The decision was sufficiently detailed to apprise Petitioner of the reasons for his denial of parole release. No further detail was necessary (Matter of Davis v Travis, 292 AD2d 742 [3d Dept 2002]; Matter of Whitehead v Russi, 201 AD2d 825 [3d Dept 1994]). Petitioner mistakenly assumes that the Board was not permitted to rely on his criminal history as factors that outweigh his good conduct while incarcerated. The Courts have routinely held that parole may be denied based upon the seriousness of the crime (Matter of Siao-Pao v Dennison, 51 AD3d 105, 109 [1st Dept 2008]; Matter of Wilcher v Dennison, 30 AD3d 958, 959 [3d Dept 2006]; Matter of Walker v Travis, 252 AD2d 360, 362 [1st Dept 1998]; Matter of Santos v New York State Division of Parole, 234 AD2d 840 [3d Dept 1996 ]; Matter of Moore v New York State Bd. of Parole, 233 AD2d 653 [3d Dept 1996]; Matter of Keindl v Russi, 225 AD2d 988 [3d Dept 1996]). It is settled that even a written statement citing just the extraordinary seriousness of the instant offense and criminal history as reasons for denying parole release is proper and sufficient, notwithstanding the Petitioner's exemplary institutional record and educational achievements (Matter of Secilmic v Keane. 225 AD2d 628, 629 [2d Dept 1996]; Matter of McLain v New York State Division, of Parole. 204 AD2d 456, 457 [2d Dept 1994]).
Petitioner has failed to meet his burden of demonstrating that the Board violated any positive statutory requirement in determining not to release him. Petitioner's records and responses to the Board's questions support the rationality of the Board's determination, and it certainly cannot be held that the determination is so irrational as to border on impropriety (Matter of Russo v New York State Board of Parole, 50 NY2d 69, 77 [1980]; Matter of Wright v Parole Division, 132 AD2d 821, 822 [3d Dept 1987]).
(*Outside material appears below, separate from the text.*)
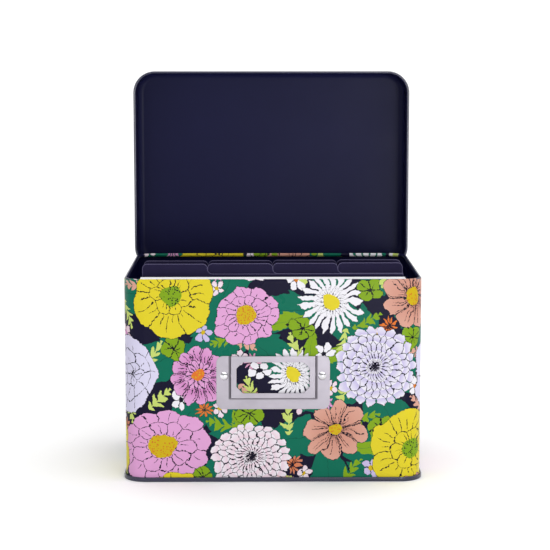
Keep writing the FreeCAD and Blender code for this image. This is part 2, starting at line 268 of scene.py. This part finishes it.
def draw_sprig(g, i):
    """A stem with slanting pairs of small leaves that shorten towards its tip."""
    x, y = own_xy(g, i)
    across = g.math("ABSOLUTE", y)
    taper = g.math("MAXIMUM", g.math("MULTIPLY_ADD", g.math("MULTIPLY", x, x), -0.75, 1.0), 0.05)
    share = g.math("DIVIDE", across, taper)
    slant = g.math("MULTIPLY", across, -0.9)
    row = g.math("PINGPONG", g.math("MULTIPLY_ADD", x, i["Pairs"], slant), 0.5)
    blade = g.math("MULTIPLY_ADD", g.math("MULTIPLY", share, share), -0.4, 0.4)
    shape = g.math("MAXIMUM", g.math("LESS_THAN", row, blade), g.math("LESS_THAN", across, 0.09))
    shape = g.math("MULTIPLY", shape, g.math("LESS_THAN", g.math("ABSOLUTE", x), 1.0))
    return g.mix(shape, i["Under"], i["Fill"])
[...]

Petitioner's contentions have been reviewed and found to be without merit.
Accordingly, it is hereby
ORDERED, that the petition is denied and the relief requested in this proceeding is in all respects denied.
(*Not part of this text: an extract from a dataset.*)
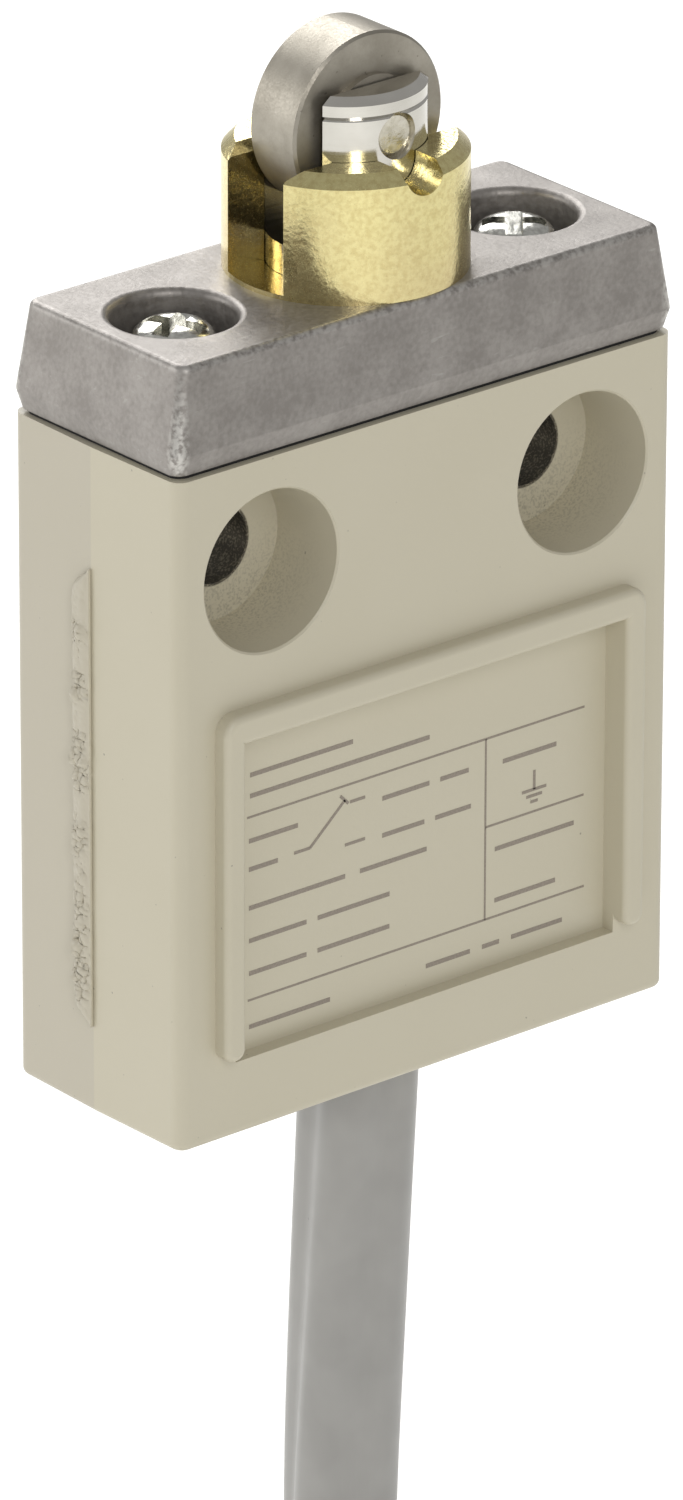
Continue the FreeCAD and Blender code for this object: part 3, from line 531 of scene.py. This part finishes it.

This Decision and Order is being returned to the attorneys for the Respondent. A copy of this Decision and Order and all other original papers submitted on this motion are being delivered to the Albany County Clerk for filing. The signing of this Decision and Order shall not constitute entry or filing under CPLR Rule 2220. Counsel is not relieved from the applicable provisions of that Rule respecting filing, entry and notice of entry.
So Ordered. Dated: Albany, New York
May 5, 2014
__________
Joseph C. Teresi, J.S.C.
PAPERS CONSIDERED: 1. Order to Show Cause dated January 23, 2014. 2. Petition dated January 3, 2014, with attached exhibits. 3. Answer dated April 4, 2014. 4. Affirmation of Melissa A. Latino, Esq. dated April 4, 2014, with attached exhibits. 5. Affirmation of Terrence X. Tracy, Esq. dated March 31, 2014, with attached exhibits.